Peter Kropotkin then moved to London after a short stay in Thonon in Savoy, attending the Anarchist Congress in London on July 14, 1881. In 1882, Peter Kropotkin returned to Thonon, where he was arrested and tried at Lyon by the French government. Peter Kropotkin was sentenced to five years imprisonment on the grounds that he was a member of the International Workingmen’s Association. After a continues agitation by the French Chamber, he was released in 1886. Peter Kropotkin then moved to Britain upon an invitation of Charlotte Wilson, and the two co-founded the Freedom Press, an anarchist newspaper.
Return To Russia
After the 1917 February Revolution in Russia, Peter Kropotkin returned to the country after almost 40 years in exile amidst cheering and pageantry of over ten thousand people. He rejected a position of minister of education proposed by the provisional government. After the following October Revolution when Bolsheviks came to power, he stated, "During all the activities of the present revolutionary political parties we must never forget that the October movement of the proletariat, which ended in a revolution, has proved to everybody that a social revolution is within the bounds of possibility. And this struggle, which takes place worldwide, has to be supported by all means - all the rest is secondary. The party of the Bolsheviks was right to adopt the old, purely proletarian name of "Communist Party".

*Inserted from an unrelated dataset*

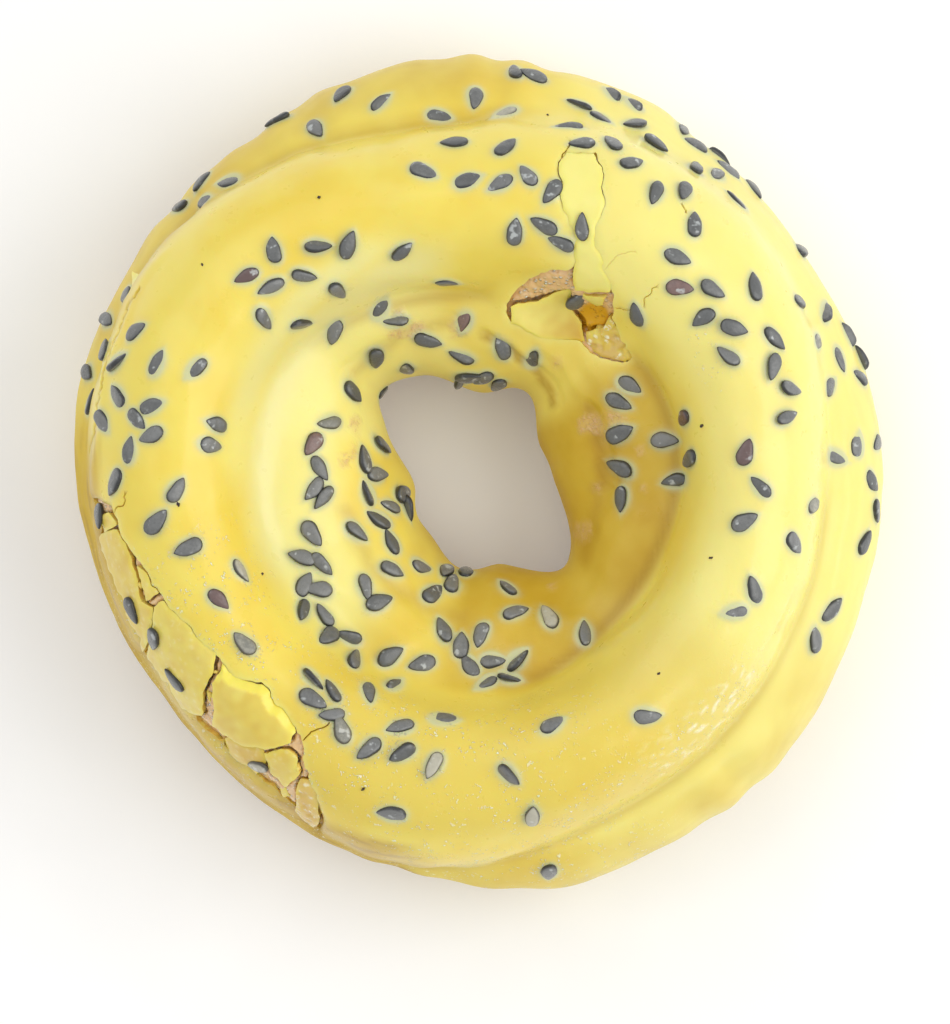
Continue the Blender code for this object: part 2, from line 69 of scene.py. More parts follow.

Even if it does not achieve everything that it would like to, it will nevertheless enlighten the path of the civilized countries for at least a century. Its ideas will slowly be adopted by the peoples in the same way as in the nineteenth century the world adopted the ideas of the Great French Revolution. That is the colossal achievement of the October Revolution." .... "I see the October Revolution as an attempt to bring the preceding February Revolution to its logical conclusion with a transition to communism and federalism." Nonetheless, he soon fell out with Bolsheviks administration.
Peter Kropotkin had a daughter, Alexandra born on April 15, 1887. He died of pneumonia on February 8, 1921, in Dimitrov. He was buried in Novodevichy Cemetery in Moscow.